Mi corazón empezó a latir, al igual que el de otros 15 o 20 compañeros de mi curso y de otros superiores. No soy el hombre más agraciado (y de pequeño era más feo todavía), así que sabía que si quería acercarme a ella necesitaría sacar provecho de mis puntos fuertes. Conversaba con ella durante la fila, le ayudaba con las cosas que no entendía en las clases, le prestaba mis tareas para que adelantara sus deberes, y aprovechaba cada segundo que me regalaba para hacerle saber que yo era alguien especial que quería acompañarla en su camino, hacerle saber que ella me hacía sentir como nadie más lo había hecho, decirle que moría de ganas por acompañarla hasta su casa cogidos de la mano, y que la musa en quien me inspiraba para redactar las cartas que hacía por encargo era ella.

Con el paso de los días sentí que todo empezaba a funcionar. Habían sonrisas de complicidad entre los dos, en el descanso se recostaba en mi hombro y compartíamos las onces, durante las clases nos lanzábamos un papel que servía de WhatsApp para la época, y de vez en cuando me agarraba de gancho cuando salíamos del colegio.

Sin embargo, mis contrincantes también apretaron el acelerador y dieron rienda suelta a tácticas de conquista de las que yo no disponía: canciones con guitarra en mano en la clase de música (mi voz no es la mejor y lo único que aprendí a tocar fue la flauta), goles dedicados en el torneo de banquitas (soy pésimo para todo lo que implique patear un balón) o grandes osos de peluche olor a fresa (solo me daban dinero para onces dos días a la semana, y con eso únicamente me alcanzaba para una chocolatina mediana), entre muchas otras cosas.

El tiempo se me estaba acabando, así que haciendo frente a mi timidez, tomé una decisión.
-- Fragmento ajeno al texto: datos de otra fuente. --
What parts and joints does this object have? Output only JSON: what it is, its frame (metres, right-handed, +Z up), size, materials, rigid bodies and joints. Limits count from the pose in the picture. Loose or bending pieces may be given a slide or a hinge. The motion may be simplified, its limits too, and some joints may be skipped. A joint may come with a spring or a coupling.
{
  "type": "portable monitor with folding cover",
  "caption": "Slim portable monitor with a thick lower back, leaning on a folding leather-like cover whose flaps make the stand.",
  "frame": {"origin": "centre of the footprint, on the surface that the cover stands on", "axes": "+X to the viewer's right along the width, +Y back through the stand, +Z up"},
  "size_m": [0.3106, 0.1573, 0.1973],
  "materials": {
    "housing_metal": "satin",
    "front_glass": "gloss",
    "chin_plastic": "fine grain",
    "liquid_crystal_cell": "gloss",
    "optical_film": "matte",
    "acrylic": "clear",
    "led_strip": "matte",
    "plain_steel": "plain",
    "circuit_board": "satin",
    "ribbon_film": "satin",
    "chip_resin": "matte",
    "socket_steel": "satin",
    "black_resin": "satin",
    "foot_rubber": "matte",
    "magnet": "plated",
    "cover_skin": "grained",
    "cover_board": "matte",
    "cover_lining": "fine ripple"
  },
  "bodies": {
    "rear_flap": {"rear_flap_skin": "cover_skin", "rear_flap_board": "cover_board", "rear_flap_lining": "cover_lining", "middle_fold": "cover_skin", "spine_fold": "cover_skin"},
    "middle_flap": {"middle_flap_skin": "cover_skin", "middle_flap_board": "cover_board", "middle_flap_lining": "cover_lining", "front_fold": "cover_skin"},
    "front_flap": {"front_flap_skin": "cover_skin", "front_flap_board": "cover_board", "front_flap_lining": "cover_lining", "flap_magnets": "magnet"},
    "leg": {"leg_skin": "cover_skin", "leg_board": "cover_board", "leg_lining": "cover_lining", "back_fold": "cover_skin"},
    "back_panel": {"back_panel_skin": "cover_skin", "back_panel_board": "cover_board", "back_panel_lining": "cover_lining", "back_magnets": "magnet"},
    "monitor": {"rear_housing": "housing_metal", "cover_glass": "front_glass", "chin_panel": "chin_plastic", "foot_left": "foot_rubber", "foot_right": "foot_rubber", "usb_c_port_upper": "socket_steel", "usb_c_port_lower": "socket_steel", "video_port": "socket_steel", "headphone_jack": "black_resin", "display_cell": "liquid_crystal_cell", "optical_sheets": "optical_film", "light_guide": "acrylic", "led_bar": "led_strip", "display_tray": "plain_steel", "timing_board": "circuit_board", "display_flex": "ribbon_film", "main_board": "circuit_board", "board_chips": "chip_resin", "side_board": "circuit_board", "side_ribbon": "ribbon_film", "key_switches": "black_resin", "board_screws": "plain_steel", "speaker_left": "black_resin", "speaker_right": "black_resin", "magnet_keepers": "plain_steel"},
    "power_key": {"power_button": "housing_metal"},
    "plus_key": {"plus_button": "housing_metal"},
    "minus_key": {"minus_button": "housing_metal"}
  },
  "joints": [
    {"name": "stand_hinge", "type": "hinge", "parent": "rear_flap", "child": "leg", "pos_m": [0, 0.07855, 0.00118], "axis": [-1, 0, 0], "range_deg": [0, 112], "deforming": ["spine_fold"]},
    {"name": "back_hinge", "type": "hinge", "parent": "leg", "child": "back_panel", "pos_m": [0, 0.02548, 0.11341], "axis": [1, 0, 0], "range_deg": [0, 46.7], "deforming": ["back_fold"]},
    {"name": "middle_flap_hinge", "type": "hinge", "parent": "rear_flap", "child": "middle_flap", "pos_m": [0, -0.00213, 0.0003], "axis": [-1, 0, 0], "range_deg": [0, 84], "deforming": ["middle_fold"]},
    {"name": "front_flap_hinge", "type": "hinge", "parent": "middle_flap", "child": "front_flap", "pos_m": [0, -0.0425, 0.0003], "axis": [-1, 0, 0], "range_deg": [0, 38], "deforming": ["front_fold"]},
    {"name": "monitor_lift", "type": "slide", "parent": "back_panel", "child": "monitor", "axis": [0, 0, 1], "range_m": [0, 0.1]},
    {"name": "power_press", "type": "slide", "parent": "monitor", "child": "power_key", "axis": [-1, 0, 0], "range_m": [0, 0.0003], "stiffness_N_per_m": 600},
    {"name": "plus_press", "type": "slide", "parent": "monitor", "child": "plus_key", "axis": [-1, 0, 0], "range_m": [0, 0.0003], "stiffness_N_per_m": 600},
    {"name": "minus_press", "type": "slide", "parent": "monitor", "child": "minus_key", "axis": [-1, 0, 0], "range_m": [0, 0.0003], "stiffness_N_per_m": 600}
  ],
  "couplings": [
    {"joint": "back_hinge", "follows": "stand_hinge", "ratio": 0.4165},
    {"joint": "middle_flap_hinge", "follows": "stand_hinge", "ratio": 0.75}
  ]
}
Durante dos semanas ahorré todo el dinero de las onces, hice por encargo más tareas de redacción comercial de las que había hecho todo el año anterior, y vendí las onces que mi mamá me empacaba para poder comprar algo que fuera perfecto para ella.

La noche anterior terminé la carta más hermosa que había escrito hasta el momento, y la envolví en su sobre respectivo, para luego ponerla dentro de una bolsa de regalo en donde ya habitaba un perro de peluche junto con unos chocolates Ferrero a los que él no tenía acceso.
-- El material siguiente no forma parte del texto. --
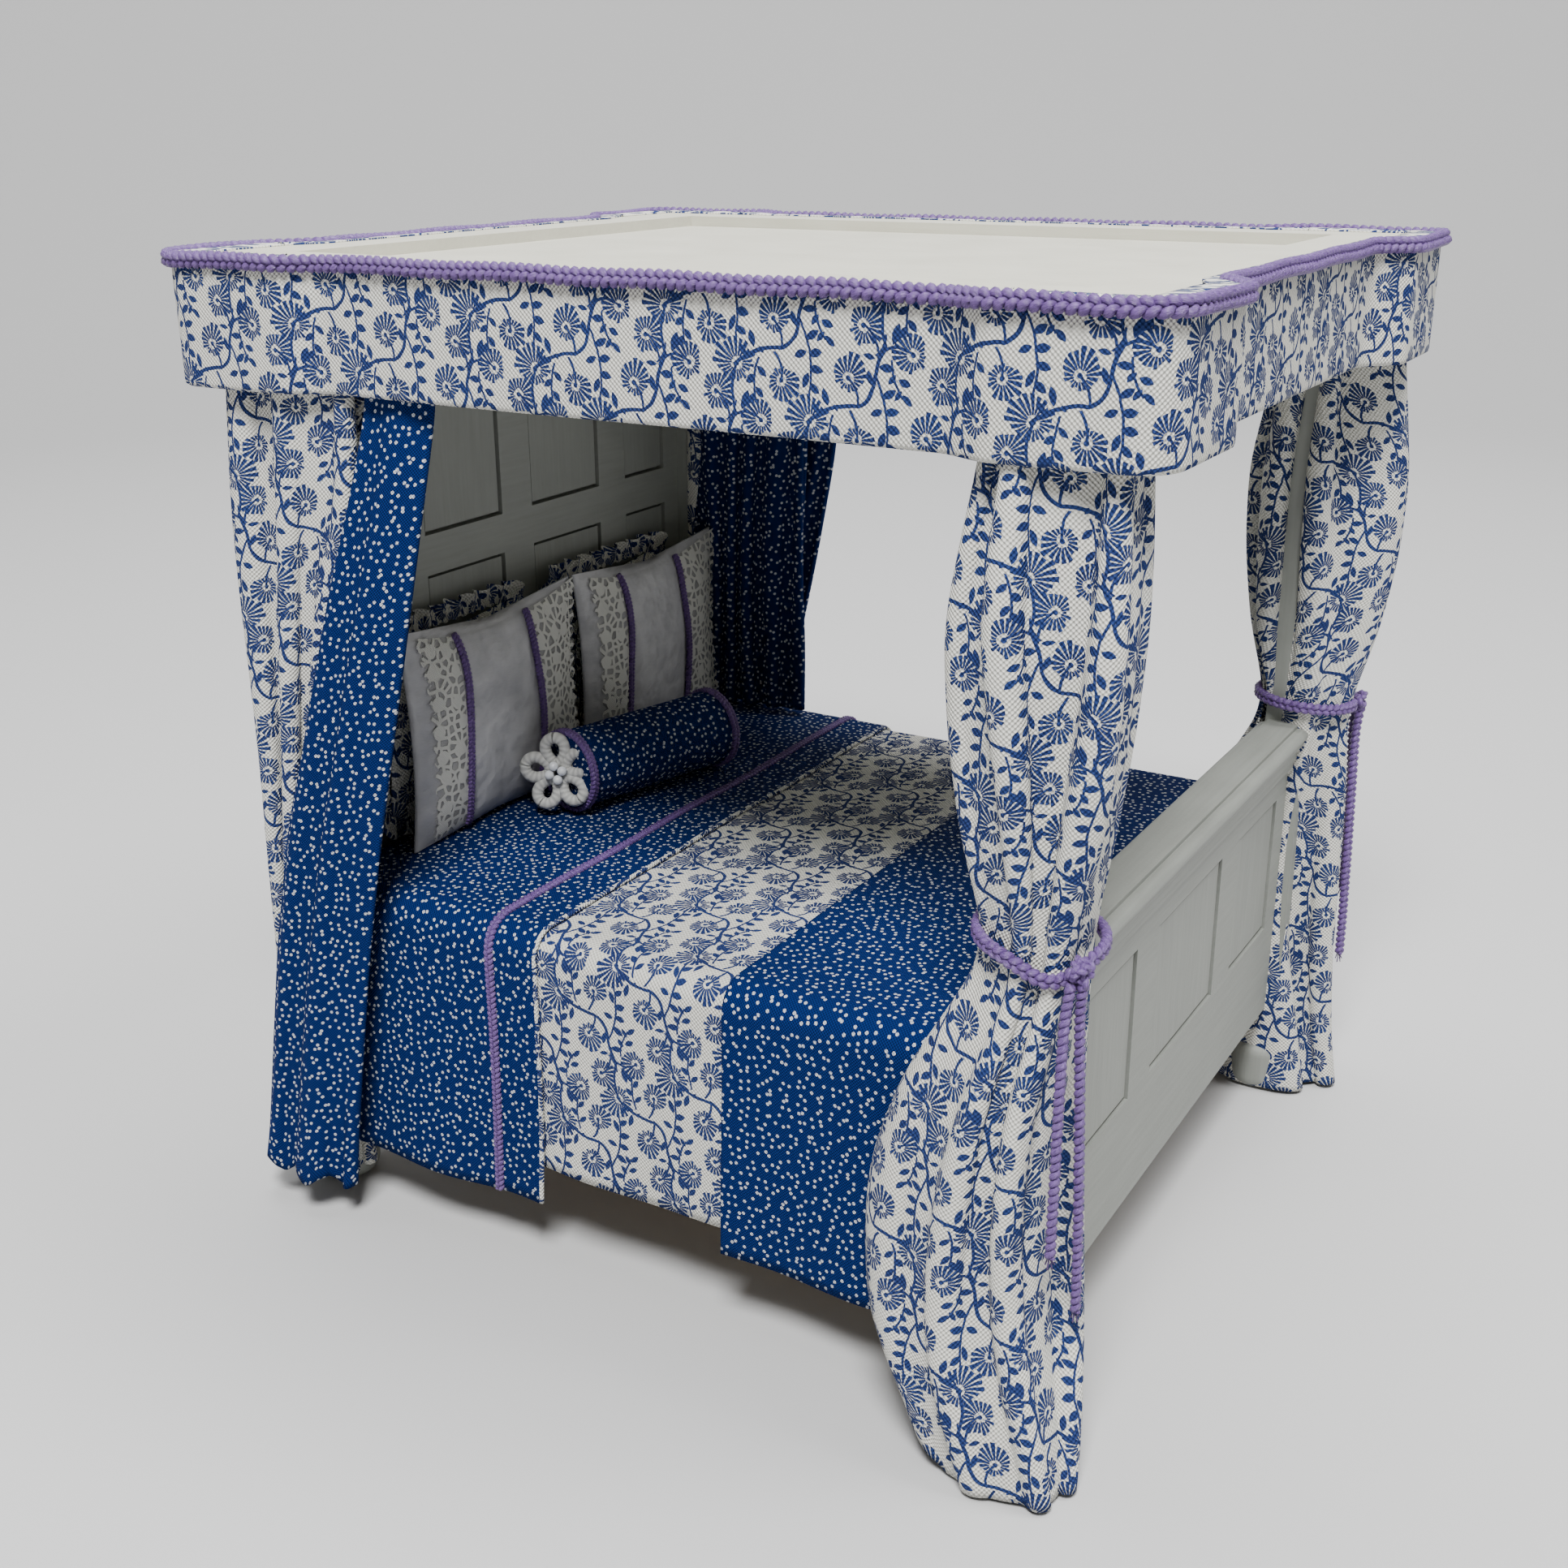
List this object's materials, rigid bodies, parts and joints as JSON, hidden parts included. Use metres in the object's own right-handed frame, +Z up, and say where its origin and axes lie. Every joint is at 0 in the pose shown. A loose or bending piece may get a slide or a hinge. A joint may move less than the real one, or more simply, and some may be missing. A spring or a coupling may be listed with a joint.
{
  "type": "miniature four poster bed",
  "caption": "Dolls house four poster bed with a flat tester, printed valance, tied-back curtains, panelled end boards, made-up covers, pillows and a bolster.",
  "frame": {"origin": "centre of the bed on the floor, under the middle of the tester", "axes": "+Z up, +Y towards the headboard, +X to the right as seen from the foot end"},
  "size_m": [0.194, 0.202, 0.201],
  "materials": {
    "grey_paint": "painted, satin",
    "cream_paint": "painted, matte",
    "bare_wood": "sanded",
    "floral_cotton": "woven",
    "dotted_cotton": "woven",
    "lavender_braid": "satin",
    "mattress_ticking": "woven",
    "white_satin": "satin",
    "white_lace": "matte",
    "pearl_beads": "polished"
  },
  "bodies": {
    "bed": {"post_head_left": "grey_paint", "post_head_right": "grey_paint", "post_foot_left": "grey_paint", "post_foot_right": "grey_paint", "tester_dowels": "bare_wood", "headboard_back": "grey_paint", "headboard_frame": "grey_paint", "headboard_panels": "grey_paint", "footboard_back": "grey_paint", "footboard_frame": "grey_paint", "footboard_panels": "grey_paint", "footboard_cap": "grey_paint", "side_rail_left": "grey_paint", "side_rail_right": "grey_paint", "bed_base": "bare_wood", "mattress": "mattress_ticking", "tester_frame": "cream_paint", "tester_panel": "cream_paint", "pelmet_left": "cream_paint", "pelmet_right": "cream_paint", "pelmet_head": "cream_paint", "pelmet_foot": "cream_paint", "valance": "floral_cotton", "valance_braid": "lavender_braid", "bedspread": "floral_cotton", "runner": "dotted_cotton", "turndown": "dotted_cotton", "turndown_braid": "lavender_braid", "curtain_foot_left": "floral_cotton", "curtain_foot_right": "floral_cotton", "curtain_head_left": "floral_cotton", "curtain_head_right": "floral_cotton", "inner_curtain_left": "dotted_cotton", "inner_curtain_right": "dotted_cotton", "lining_left": "dotted_cotton", "lining_right": "dotted_cotton", "tieback_left": "lavender_braid", "tieback_right": "lavender_braid", "tie_knot_left": "lavender_braid", "tie_knot_right": "lavender_braid", "tie_tail_left_long": "lavender_braid", "tie_tail_left_short": "lavender_braid", "tie_tail_right_long": "lavender_braid", "tie_tail_right_short": "lavender_braid"},
    "bolster": {"bolster": "dotted_cotton", "bolster_braid": "lavender_braid", "bolster_flower": "white_lace", "bolster_beads": "pearl_beads"},
    "front_pillow_left": {"pillow_front_left": "white_satin", "pillow_lace_left": "white_lace", "pillow_braid_left": "lavender_braid"},
    "front_pillow_right": {"pillow_front_right": "white_satin", "pillow_lace_right": "white_lace", "pillow_braid_right": "lavender_braid"},
    "back_pillow_left": {"pillow_back_left": "floral_cotton"},
    "back_pillow_right": {"pillow_back_right": "floral_cotton"}
  },
  "joints": [
    {"name": "lift_bolster", "type": "slide", "parent": "bed", "child": "bolster", "axis": [0, 0, 1], "range_m": [0, 0.05]},
    {"name": "lift_front_pillow_left", "type": "slide", "parent": "bed", "child": "front_pillow_left", "axis": [0, 0, 1], "range_m": [0, 0.05]},
    {"name": "lift_front_pillow_right", "type": "slide", "parent": "bed", "child": "front_pillow_right", "axis": [0, 0, 1], "range_m": [0, 0.05]},
    {"name": "lift_back_pillow_left", "type": "slide", "parent": "bed", "child": "back_pillow_left", "axis": [0, 0, 1], "range_m": [0, 0.045]},
    {"name": "lift_back_pillow_right", "type": "slide", "parent": "bed", "child": "back_pillow_right", "axis": [0, 0, 1], "range_m": [0, 0.045]}
  ]
}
Fue una noche eterna, pero el gran día llegó. El tiempo parecía no querer avanzar y con esto los nervios se negaban a dejarme tranquilo. El sol brillaba muy fuerte y todo mundo sonreía. Hasta el más insignificante detalle era un buen augurio.

Los minutos pasaron y la hora de salida llegó. Me quedé en mi pupitre moviendo incesantemente los pies mientras mi mejor amigo corría por las escaleras para buscarla y decirle que el profesor de la clase que acabábamos de terminar la necesitaba para algo urgente.

De un momento a otro sentí que ella abrió la puerta y cuando volteé a mirarla, me regaló un saludo que me hizo sonreír, como lograba con cada cosa que hacía. Le pedí que se sentara a mi lado, y luego de pasar saliva un millón de veces, con mi mano temblorosa le entregué el regalo que le había preparado.


Ella lo abrió feliz, sacó un par de chocolates y se comió uno de ellos, abrazó con fuerza al perrito de cara triste, y luego tomó en sus manos la carta en donde había dejado marcada mi vida entera.

A medida que su mirada iba perdiéndose en el papel, su sonrisa fue mutando a una expresión de desconcierto. Llegado el punto final, tomé su mano y le pedí una respuesta a la pregunta que al final de la carta le había hecho. Ella me apretó fuerte, y luego de decirme que no se había imaginado que yo sintiera todo eso por ella, la palabra amigo salió despedida de sus labios y me destrozó en mil pedazos.

Le regalé un abrazo y le dije que no había ningún problema, que podíamos seguir siendo lo que éramos hasta el momento y que todo seguiría siendo igual entre nosotros. Bajamos las escaleras y nos despedimos.

Mientras caminaba a casa sentí que todo a mi alrededor se derrumbaba, que mi vida no tenía sentido, y que estaba condenado a estar solo por la eternidad, lo cual empeoró cuando el sol desapareció espantado por un aguacero portentoso que calló sobre mí. Empapado, abrí la puerta de la casa, corrí a mi cuarto y me tiré sobre la cama a llorar por un buen rato.

Han pasado más de 20 años desde entonces. No les voy a decir que no me dolió, ni que a los dos días ya estaba feliz, porque no fue así. Lo que sí puedo contarles es que tengo muy claro que a los sentimientos no hay que callarlos ni esconderlos, sino darles rienda suelta y dejarlos salir, pues si bien algunos no serán correspondidos, habrá muchos otros que sí tendrán una respuesta positiva. Les habla la voz de la experiencia.